> _Exercise details_
Take all the material and copy it exactly.
§
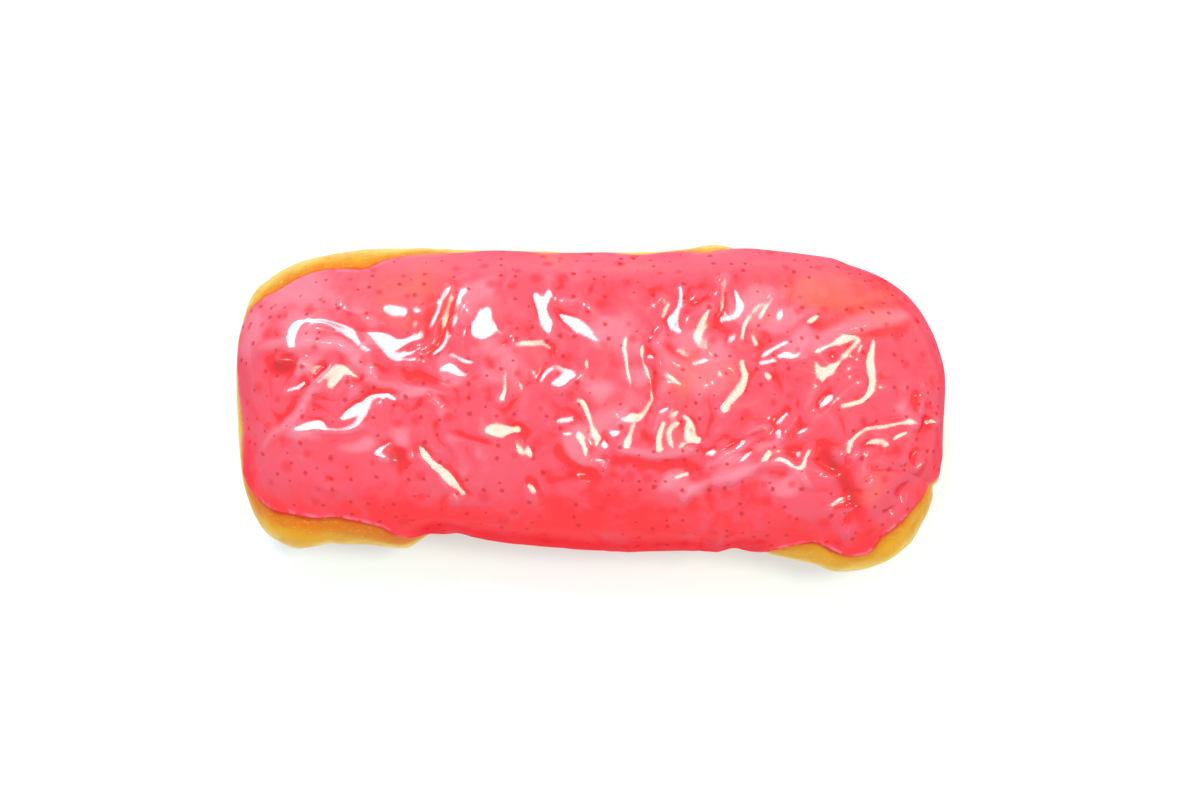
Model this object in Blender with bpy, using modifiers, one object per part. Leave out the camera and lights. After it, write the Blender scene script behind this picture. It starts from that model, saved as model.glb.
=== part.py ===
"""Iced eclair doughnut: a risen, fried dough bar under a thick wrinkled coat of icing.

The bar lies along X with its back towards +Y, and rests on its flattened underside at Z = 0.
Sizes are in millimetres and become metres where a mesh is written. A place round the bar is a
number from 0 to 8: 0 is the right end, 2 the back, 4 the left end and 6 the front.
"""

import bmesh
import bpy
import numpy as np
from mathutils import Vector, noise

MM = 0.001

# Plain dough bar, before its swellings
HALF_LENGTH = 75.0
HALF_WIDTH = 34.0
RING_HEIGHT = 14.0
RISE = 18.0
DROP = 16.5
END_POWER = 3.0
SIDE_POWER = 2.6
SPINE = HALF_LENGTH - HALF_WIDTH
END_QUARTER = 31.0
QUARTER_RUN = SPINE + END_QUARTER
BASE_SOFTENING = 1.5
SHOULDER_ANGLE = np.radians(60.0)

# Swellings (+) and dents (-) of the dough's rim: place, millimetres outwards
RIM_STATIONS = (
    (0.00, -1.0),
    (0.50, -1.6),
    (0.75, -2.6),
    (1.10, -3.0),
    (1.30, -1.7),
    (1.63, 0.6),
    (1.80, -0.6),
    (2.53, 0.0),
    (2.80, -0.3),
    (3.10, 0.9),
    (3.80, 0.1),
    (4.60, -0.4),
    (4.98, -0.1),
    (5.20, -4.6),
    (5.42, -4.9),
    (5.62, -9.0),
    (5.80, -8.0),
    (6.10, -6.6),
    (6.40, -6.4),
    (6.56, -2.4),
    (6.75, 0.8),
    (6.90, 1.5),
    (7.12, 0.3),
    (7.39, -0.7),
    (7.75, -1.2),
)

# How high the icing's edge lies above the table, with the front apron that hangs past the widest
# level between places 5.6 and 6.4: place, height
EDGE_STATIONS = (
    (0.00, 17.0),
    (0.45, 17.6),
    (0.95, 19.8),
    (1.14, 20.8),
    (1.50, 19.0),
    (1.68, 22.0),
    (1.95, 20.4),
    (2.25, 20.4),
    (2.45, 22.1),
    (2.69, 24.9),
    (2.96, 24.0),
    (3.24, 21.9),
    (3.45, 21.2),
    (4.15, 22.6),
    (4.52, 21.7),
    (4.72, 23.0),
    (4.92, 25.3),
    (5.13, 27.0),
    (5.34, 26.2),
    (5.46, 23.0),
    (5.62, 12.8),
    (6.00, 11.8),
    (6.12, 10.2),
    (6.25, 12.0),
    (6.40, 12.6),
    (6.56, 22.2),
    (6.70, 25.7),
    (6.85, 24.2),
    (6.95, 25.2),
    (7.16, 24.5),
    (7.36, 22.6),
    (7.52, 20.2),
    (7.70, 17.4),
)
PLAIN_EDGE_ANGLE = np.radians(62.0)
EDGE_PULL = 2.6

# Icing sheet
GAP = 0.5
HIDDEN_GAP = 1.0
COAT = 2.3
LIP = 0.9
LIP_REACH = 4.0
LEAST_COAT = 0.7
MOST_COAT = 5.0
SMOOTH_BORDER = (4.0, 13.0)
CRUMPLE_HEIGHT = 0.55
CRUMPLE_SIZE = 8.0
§
> _Output of the task_
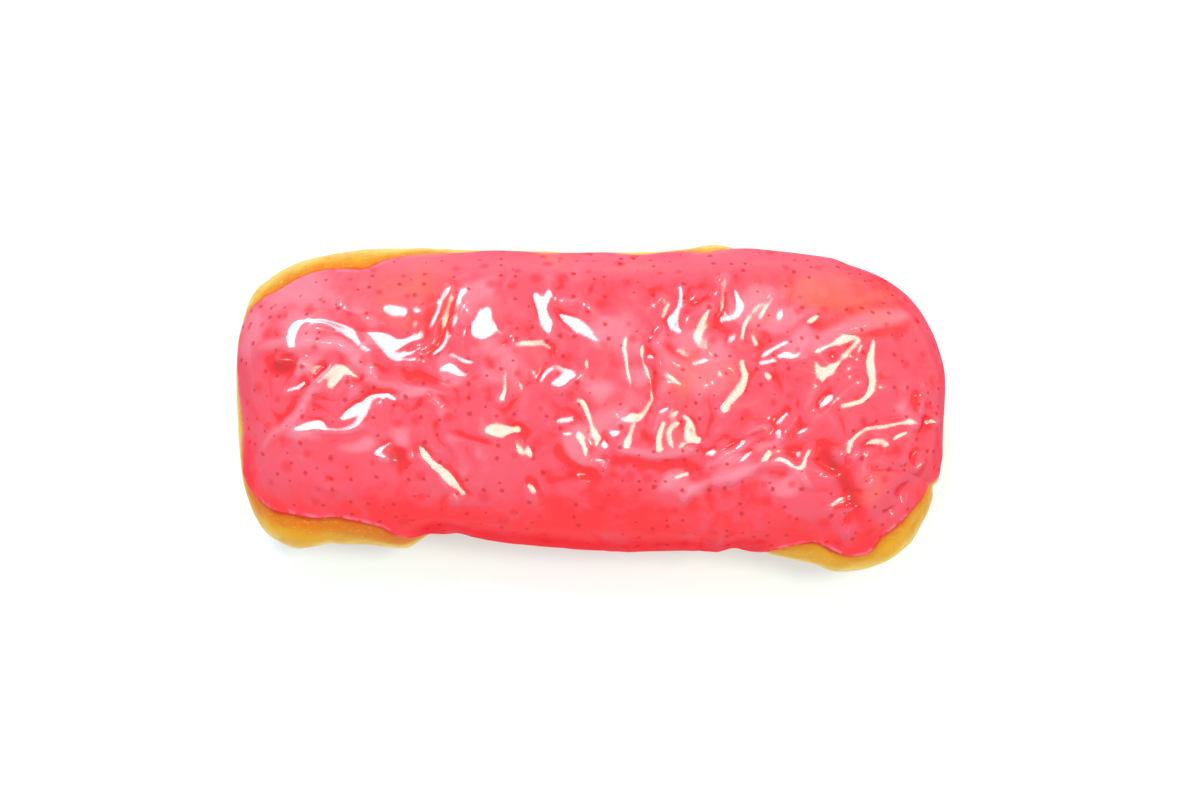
Model this object in Blender with bpy, using modifiers, one object per part. Leave out the camera and lights. After it, write the Blender scene script behind this picture. It starts from that model, saved as model.glb.
=== part.py ===
"""Iced eclair doughnut: a risen, fried dough bar under a thick wrinkled coat of icing.

The bar lies along X with its back towards +Y, and rests on its flattened underside at Z = 0.
Sizes are in millimetres and become metres where a mesh is written. A place round the bar is a
number from 0 to 8: 0 is the right end, 2 the back, 4 the left end and 6 the front.
"""

import bmesh
import bpy
import numpy as np
from mathutils import Vector, noise

MM = 0.001

# Plain dough bar, before its swellings
HALF_LENGTH = 75.0
HALF_WIDTH = 34.0
RING_HEIGHT = 14.0
RISE = 18.0
DROP = 16.5
END_POWER = 3.0
SIDE_POWER = 2.6
SPINE = HALF_LENGTH - HALF_WIDTH
END_QUARTER = 31.0
QUARTER_RUN = SPINE + END_QUARTER
BASE_SOFTENING = 1.5
SHOULDER_ANGLE = np.radians(60.0)

# Swellings (+) and dents (-) of the dough's rim: place, millimetres outwards
RIM_STATIONS = (
    (0.00, -1.0),
    (0.50, -1.6),
    (0.75, -2.6),
    (1.10, -3.0),
    (1.30, -1.7),
    (1.63, 0.6),
    (1.80, -0.6),
    (2.53, 0.0),
    (2.80, -0.3),
    (3.10, 0.9),
    (3.80, 0.1),
    (4.60, -0.4),
    (4.98, -0.1),
    (5.20, -4.6),
    (5.42, -4.9),
    (5.62, -9.0),
    (5.80, -8.0),
    (6.10, -6.6),
    (6.40, -6.4),
    (6.56, -2.4),
    (6.75, 0.8),
    (6.90, 1.5),
    (7.12, 0.3),
    (7.39, -0.7),
    (7.75, -1.2),
)

# How high the icing's edge lies above the table, with the front apron that hangs past the widest
# level between places 5.6 and 6.4: place, height
EDGE_STATIONS = (
    (0.00, 17.0),
    (0.45, 17.6),
    (0.95, 19.8),
    (1.14, 20.8),
    (1.50, 19.0),
    (1.68, 22.0),
    (1.95, 20.4),
    (2.25, 20.4),
    (2.45, 22.1),
    (2.69, 24.9),
    (2.96, 24.0),
    (3.24, 21.9),
    (3.45, 21.2),
    (4.15, 22.6),
    (4.52, 21.7),
    (4.72, 23.0),
    (4.92, 25.3),
    (5.13, 27.0),
    (5.34, 26.2),
    (5.46, 23.0),
    (5.62, 12.8),
    (6.00, 11.8),
    (6.12, 10.2),
    (6.25, 12.0),
    (6.40, 12.6),
    (6.56, 22.2),
    (6.70, 25.7),
    (6.85, 24.2),
    (6.95, 25.2),
    (7.16, 24.5),
    (7.36, 22.6),
    (7.52, 20.2),
    (7.70, 17.4),
)
PLAIN_EDGE_ANGLE = np.radians(62.0)
EDGE_PULL = 2.6

# Icing sheet
GAP = 0.5
HIDDEN_GAP = 1.0
COAT = 2.3
LIP = 0.9
LIP_REACH = 4.0
LEAST_COAT = 0.7
MOST_COAT = 5.0
SMOOTH_BORDER = (4.0, 13.0)
CRUMPLE_HEIGHT = 0.55
CRUMPLE_SIZE = 8.0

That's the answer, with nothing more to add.